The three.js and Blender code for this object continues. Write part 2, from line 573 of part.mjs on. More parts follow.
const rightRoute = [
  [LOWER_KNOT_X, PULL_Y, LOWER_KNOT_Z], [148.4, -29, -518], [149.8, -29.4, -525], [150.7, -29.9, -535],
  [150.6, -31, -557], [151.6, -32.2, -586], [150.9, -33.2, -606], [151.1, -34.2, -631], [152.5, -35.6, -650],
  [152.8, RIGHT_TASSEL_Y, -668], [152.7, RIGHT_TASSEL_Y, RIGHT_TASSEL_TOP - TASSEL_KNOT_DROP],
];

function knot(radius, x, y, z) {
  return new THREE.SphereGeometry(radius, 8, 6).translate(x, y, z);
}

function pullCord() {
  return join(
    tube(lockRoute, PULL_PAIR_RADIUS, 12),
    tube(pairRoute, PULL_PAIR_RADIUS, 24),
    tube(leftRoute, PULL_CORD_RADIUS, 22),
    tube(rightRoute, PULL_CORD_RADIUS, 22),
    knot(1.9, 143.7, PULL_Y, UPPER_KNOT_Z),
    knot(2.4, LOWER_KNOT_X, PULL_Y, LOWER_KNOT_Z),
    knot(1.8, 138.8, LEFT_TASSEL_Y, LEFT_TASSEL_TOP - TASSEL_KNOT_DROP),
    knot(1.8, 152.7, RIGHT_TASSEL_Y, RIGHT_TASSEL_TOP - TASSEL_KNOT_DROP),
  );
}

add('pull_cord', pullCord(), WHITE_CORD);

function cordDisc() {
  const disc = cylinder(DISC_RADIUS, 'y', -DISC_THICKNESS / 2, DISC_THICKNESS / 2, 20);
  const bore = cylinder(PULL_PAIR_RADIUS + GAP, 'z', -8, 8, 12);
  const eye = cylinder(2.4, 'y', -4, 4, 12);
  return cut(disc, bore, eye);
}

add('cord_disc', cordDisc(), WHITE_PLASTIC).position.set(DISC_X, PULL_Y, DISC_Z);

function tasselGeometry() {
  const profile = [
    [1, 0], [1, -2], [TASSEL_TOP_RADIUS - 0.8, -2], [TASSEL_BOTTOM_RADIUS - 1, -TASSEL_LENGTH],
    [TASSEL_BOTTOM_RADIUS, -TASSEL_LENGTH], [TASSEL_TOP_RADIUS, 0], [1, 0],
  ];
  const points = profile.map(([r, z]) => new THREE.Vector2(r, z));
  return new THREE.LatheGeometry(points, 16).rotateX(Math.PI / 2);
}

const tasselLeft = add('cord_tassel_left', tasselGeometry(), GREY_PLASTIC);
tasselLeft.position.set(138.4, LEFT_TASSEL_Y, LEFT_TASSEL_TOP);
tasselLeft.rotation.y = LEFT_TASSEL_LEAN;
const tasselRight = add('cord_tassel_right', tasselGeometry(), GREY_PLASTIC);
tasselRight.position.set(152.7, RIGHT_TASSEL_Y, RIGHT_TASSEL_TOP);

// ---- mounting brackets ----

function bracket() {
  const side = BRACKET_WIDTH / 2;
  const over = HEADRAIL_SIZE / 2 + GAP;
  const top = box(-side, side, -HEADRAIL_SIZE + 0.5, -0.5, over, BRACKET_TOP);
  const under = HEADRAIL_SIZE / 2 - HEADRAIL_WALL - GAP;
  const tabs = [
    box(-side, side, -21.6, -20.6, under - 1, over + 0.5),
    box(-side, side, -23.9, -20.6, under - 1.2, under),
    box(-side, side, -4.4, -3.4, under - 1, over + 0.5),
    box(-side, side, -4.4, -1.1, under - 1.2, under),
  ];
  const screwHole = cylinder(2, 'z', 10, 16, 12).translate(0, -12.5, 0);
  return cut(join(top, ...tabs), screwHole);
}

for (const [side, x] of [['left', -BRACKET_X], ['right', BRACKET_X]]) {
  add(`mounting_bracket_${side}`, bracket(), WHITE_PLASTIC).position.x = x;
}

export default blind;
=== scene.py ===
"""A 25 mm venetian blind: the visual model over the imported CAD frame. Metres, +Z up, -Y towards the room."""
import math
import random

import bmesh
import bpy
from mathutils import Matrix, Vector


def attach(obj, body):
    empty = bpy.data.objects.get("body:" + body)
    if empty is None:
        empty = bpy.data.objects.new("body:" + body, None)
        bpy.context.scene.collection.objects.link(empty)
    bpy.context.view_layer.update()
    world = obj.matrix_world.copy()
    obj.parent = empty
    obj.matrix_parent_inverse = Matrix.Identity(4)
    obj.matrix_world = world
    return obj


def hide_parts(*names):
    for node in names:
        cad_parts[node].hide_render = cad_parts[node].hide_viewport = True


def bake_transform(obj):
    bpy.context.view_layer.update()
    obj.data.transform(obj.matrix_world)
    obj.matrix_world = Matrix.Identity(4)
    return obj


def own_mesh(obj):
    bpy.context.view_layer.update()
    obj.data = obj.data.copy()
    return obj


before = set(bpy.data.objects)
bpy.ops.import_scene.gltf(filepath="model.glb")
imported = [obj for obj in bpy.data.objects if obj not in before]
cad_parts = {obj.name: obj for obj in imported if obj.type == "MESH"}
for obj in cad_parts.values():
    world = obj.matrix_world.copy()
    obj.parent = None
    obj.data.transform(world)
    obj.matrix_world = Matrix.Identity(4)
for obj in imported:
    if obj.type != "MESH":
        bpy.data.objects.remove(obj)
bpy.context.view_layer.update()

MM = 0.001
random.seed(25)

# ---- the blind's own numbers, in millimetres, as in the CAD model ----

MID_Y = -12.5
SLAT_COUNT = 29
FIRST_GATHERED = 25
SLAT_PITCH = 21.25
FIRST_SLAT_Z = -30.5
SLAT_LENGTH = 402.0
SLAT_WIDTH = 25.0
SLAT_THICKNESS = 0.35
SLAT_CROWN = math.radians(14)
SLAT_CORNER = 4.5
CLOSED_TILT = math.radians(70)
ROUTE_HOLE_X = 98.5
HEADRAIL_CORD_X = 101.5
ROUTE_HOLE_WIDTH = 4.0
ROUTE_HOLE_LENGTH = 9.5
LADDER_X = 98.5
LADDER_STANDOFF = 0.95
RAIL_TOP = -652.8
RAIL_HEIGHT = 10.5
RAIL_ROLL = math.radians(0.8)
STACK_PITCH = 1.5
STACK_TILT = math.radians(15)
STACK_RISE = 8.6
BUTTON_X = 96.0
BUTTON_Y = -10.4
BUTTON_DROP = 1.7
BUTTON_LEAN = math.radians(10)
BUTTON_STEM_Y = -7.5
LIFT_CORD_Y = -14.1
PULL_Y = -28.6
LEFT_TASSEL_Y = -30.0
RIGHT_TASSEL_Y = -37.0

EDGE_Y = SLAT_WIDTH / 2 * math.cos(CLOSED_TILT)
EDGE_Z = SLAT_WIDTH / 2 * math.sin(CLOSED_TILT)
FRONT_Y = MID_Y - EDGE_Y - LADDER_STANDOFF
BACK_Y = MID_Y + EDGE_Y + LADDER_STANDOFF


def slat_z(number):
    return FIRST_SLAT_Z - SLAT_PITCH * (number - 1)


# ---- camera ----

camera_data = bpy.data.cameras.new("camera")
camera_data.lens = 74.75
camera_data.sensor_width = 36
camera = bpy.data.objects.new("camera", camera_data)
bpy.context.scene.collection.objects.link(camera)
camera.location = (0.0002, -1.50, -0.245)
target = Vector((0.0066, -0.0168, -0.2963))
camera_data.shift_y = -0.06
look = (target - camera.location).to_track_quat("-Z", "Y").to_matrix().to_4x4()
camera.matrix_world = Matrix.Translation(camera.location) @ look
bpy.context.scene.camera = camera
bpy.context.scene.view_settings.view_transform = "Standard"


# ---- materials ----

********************

* Stated goal *
Looking at the data above, return every line from the one with "for (const [side, x]" down to the one with "obj.matrix_world = world", exactly and inclusively.

* Response to the task *
for (const [side, x] of [['left', -BRACKET_X], ['right', BRACKET_X]]) {
  add(`mounting_bracket_${side}`, bracket(), WHITE_PLASTIC).position.x = x;
}

export default blind;
=== scene.py ===
"""A 25 mm venetian blind: the visual model over the imported CAD frame. Metres, +Z up, -Y towards the room."""
import math
import random

import bmesh
import bpy
from mathutils import Matrix, Vector


def attach(obj, body):
    empty = bpy.data.objects.get("body:" + body)
    if empty is None:
        empty = bpy.data.objects.new("body:" + body, None)
        bpy.context.scene.collection.objects.link(empty)
    bpy.context.view_layer.update()
    world = obj.matrix_world.copy()
    obj.parent = empty
    obj.matrix_parent_inverse = Matrix.Identity(4)
    obj.matrix_world = world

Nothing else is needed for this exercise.